### Short task:
For the material that follows, return exactly the lines from the one with "from mathutils import Matrix, Vector" through the one with "# Its foot ring", both ends included.

### Data block:

╔══

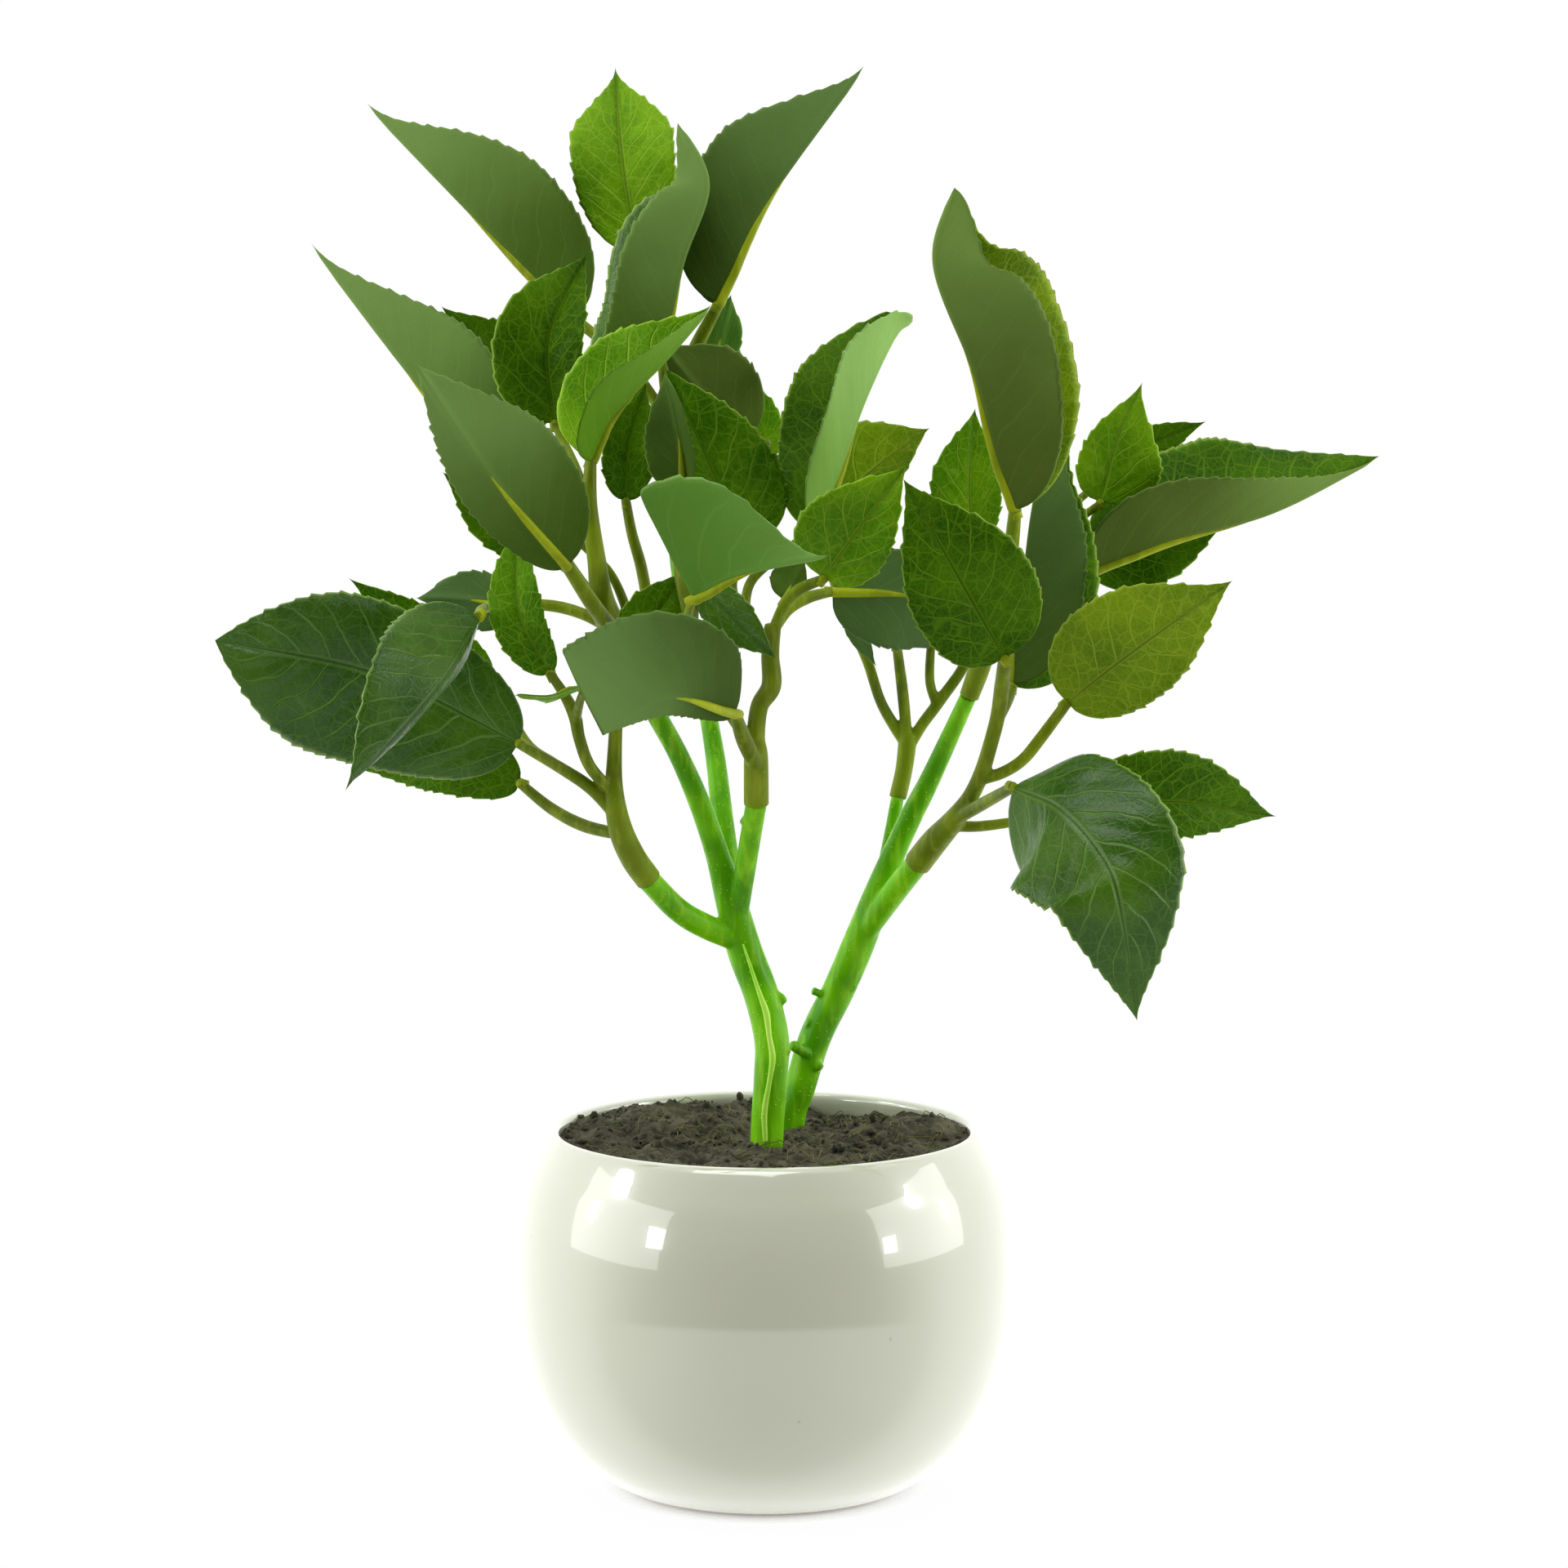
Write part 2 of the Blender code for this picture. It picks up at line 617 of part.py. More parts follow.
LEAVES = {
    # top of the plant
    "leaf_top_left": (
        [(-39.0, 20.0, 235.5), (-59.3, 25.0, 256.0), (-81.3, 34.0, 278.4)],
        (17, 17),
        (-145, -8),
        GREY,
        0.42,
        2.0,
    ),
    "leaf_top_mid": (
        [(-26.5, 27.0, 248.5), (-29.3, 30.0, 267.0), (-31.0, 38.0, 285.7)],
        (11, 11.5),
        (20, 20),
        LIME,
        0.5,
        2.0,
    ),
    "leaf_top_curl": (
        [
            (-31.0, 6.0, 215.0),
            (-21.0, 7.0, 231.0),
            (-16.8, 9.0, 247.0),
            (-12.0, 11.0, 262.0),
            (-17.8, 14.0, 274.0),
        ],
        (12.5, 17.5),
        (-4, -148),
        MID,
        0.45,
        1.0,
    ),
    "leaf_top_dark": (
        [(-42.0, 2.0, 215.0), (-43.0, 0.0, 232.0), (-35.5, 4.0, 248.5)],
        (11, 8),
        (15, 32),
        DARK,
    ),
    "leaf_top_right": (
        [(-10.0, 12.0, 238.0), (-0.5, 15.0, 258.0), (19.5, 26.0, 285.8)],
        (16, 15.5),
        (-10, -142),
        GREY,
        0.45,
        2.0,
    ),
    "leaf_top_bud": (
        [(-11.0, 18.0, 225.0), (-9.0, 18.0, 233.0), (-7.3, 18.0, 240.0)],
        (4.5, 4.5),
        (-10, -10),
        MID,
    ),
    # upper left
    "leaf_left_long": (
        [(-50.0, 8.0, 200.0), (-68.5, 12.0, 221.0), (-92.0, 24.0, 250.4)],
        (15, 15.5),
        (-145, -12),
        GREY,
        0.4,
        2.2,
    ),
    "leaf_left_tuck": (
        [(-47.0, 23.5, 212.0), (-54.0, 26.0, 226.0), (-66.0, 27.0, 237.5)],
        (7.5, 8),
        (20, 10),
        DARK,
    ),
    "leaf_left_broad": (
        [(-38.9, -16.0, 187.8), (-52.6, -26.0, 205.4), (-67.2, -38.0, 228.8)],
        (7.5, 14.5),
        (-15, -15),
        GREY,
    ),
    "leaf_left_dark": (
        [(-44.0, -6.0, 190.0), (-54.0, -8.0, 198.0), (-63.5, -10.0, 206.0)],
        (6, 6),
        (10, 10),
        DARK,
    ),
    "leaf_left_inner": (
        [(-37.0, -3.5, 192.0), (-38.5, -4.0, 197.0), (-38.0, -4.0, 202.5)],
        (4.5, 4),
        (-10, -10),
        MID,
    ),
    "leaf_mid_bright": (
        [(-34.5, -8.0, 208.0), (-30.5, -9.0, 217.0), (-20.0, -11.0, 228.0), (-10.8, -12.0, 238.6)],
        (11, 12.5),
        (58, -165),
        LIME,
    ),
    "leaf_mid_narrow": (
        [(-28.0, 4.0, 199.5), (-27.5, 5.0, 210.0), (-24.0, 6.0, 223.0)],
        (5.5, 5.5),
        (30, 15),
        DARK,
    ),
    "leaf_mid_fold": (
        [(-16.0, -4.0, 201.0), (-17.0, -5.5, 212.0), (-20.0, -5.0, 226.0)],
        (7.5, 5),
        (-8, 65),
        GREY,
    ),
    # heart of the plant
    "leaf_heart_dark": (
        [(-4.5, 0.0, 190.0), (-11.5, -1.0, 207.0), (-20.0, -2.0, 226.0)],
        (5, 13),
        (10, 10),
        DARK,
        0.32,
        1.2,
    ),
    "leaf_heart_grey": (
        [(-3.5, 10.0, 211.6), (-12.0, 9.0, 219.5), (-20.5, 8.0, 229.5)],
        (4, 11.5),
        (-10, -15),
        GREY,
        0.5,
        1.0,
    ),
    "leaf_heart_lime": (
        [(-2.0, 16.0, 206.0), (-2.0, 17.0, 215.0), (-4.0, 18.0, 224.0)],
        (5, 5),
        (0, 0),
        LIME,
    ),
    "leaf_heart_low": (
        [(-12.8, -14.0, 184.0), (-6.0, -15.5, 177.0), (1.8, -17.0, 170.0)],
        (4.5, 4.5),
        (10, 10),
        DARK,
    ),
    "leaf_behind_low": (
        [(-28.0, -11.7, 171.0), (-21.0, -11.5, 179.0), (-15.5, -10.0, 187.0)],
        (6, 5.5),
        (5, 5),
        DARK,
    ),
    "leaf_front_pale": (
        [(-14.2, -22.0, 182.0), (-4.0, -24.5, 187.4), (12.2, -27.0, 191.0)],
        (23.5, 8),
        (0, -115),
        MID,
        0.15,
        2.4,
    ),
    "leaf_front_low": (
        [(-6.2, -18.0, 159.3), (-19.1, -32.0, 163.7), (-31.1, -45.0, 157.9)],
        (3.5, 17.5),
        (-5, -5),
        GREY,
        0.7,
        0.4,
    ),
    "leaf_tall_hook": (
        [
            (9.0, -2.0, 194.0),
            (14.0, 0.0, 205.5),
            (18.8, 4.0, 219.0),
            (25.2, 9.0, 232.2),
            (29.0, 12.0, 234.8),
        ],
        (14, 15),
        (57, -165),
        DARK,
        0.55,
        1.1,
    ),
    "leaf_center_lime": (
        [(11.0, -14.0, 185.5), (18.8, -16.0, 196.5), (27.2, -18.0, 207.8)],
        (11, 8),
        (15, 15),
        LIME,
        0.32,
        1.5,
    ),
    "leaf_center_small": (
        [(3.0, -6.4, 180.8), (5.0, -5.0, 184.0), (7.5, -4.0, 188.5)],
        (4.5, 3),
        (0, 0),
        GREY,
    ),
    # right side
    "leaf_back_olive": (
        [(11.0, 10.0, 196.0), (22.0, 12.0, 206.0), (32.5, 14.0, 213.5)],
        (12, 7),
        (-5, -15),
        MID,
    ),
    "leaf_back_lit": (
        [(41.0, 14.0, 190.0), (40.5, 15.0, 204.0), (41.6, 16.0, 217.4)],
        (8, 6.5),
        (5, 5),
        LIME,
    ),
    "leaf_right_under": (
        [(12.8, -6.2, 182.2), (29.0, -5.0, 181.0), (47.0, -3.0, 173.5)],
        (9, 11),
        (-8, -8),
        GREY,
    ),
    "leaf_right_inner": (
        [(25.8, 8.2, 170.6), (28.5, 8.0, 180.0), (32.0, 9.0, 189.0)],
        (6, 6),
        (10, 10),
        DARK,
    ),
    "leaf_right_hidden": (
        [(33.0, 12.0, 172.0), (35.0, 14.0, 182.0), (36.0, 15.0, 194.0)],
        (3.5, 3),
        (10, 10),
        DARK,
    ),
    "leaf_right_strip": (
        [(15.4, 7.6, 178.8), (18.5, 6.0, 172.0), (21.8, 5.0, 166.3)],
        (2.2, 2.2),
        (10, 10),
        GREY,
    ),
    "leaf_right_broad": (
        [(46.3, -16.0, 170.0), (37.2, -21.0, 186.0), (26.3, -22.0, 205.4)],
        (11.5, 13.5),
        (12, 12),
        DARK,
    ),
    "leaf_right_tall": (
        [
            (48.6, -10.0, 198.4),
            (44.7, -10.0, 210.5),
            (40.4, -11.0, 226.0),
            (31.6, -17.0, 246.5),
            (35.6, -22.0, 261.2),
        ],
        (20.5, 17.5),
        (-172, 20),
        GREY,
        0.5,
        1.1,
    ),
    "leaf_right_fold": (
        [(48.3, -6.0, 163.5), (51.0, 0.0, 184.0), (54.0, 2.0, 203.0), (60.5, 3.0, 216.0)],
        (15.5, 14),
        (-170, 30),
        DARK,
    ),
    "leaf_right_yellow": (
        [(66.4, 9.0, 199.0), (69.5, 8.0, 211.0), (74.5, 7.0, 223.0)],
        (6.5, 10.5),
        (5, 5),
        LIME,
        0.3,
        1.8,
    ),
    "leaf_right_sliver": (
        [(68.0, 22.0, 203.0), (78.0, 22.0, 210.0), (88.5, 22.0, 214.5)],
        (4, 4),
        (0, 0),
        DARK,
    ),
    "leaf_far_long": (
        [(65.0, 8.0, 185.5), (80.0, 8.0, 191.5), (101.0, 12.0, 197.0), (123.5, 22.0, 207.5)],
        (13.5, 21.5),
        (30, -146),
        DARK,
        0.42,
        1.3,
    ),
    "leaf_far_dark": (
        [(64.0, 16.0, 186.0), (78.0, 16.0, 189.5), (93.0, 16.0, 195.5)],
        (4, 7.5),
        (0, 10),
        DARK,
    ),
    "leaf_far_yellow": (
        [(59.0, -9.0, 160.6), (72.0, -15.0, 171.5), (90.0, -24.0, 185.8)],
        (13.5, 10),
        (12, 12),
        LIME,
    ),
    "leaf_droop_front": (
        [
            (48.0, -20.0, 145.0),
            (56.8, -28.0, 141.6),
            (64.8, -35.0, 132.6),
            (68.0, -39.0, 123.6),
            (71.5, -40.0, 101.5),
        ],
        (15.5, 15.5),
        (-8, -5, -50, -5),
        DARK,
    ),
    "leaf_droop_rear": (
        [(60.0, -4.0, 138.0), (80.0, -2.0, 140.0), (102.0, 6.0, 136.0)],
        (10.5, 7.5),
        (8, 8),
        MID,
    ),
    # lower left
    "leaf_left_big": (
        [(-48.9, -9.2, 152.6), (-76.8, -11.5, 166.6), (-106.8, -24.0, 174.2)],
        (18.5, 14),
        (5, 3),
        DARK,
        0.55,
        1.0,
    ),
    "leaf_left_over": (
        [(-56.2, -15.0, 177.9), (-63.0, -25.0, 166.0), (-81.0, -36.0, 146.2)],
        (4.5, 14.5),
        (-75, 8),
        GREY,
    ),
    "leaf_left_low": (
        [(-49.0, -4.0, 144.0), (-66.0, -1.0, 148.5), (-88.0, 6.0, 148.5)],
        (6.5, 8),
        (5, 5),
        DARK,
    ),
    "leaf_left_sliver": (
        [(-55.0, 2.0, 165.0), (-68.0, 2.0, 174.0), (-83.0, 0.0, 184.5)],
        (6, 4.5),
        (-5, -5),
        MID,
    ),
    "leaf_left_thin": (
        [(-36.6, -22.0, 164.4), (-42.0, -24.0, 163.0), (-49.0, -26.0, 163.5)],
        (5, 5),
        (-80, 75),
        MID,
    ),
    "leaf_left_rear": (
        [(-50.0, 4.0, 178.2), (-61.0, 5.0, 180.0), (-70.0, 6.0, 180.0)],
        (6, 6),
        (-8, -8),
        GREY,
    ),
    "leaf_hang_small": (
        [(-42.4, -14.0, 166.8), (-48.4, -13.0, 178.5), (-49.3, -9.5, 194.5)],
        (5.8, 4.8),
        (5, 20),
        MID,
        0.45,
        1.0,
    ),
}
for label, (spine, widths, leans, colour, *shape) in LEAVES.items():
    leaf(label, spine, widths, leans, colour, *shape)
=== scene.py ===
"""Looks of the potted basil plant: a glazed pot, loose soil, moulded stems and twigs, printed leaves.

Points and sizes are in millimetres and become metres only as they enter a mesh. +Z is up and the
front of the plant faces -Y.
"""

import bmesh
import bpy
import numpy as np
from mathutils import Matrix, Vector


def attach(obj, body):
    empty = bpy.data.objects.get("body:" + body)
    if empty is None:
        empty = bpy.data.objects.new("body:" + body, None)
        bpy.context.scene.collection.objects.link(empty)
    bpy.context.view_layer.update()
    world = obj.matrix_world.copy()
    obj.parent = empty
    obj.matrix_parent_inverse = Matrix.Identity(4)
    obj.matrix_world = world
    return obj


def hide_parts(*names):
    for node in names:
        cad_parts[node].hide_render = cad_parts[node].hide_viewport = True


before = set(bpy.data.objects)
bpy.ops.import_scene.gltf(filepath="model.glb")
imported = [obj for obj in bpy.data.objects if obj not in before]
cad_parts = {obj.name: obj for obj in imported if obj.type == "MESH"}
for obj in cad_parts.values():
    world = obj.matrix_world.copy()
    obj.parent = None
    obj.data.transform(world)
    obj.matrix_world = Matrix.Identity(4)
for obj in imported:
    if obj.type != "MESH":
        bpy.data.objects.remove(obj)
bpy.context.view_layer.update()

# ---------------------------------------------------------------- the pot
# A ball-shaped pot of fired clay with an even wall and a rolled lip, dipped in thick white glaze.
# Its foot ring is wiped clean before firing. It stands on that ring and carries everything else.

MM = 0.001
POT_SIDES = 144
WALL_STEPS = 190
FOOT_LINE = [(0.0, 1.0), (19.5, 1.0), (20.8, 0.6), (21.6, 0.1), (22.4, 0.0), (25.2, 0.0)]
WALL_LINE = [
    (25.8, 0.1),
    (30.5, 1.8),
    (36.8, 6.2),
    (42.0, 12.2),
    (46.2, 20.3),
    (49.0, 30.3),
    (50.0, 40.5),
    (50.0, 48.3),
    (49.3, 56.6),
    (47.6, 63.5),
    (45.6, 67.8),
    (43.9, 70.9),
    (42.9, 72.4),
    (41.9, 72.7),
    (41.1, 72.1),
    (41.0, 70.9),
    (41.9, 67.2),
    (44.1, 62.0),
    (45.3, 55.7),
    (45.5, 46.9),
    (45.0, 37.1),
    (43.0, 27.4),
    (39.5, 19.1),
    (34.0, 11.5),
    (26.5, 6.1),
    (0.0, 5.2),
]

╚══

### Answer for this exercise:
from mathutils import Matrix, Vector


def attach(obj, body):
    empty = bpy.data.objects.get("body:" + body)
    if empty is None:
        empty = bpy.data.objects.new("body:" + body, None)
        bpy.context.scene.collection.objects.link(empty)
    bpy.context.view_layer.update()
    world = obj.matrix_world.copy()
    obj.parent = empty
    obj.matrix_parent_inverse = Matrix.Identity(4)
    obj.matrix_world = world
    return obj


def hide_parts(*names):
    for node in names:
        cad_parts[node].hide_render = cad_parts[node].hide_viewport = True


before = set(bpy.data.objects)
bpy.ops.import_scene.gltf(filepath="model.glb")
imported = [obj for obj in bpy.data.objects if obj not in before]
cad_parts = {obj.name: obj for obj in imported if obj.type == "MESH"}
for obj in cad_parts.values():
    world = obj.matrix_world.copy()
    obj.parent = None
    obj.data.transform(world)
    obj.matrix_world = Matrix.Identity(4)
for obj in imported:
    if obj.type != "MESH":
        bpy.data.objects.remove(obj)
bpy.context.view_layer.update()

# ---------------------------------------------------------------- the pot
# A ball-shaped pot of fired clay with an even wall and a rolled lip, dipped in thick white glaze.
# Its foot ring is wiped clean before firing. It stands on that ring and carries everything else.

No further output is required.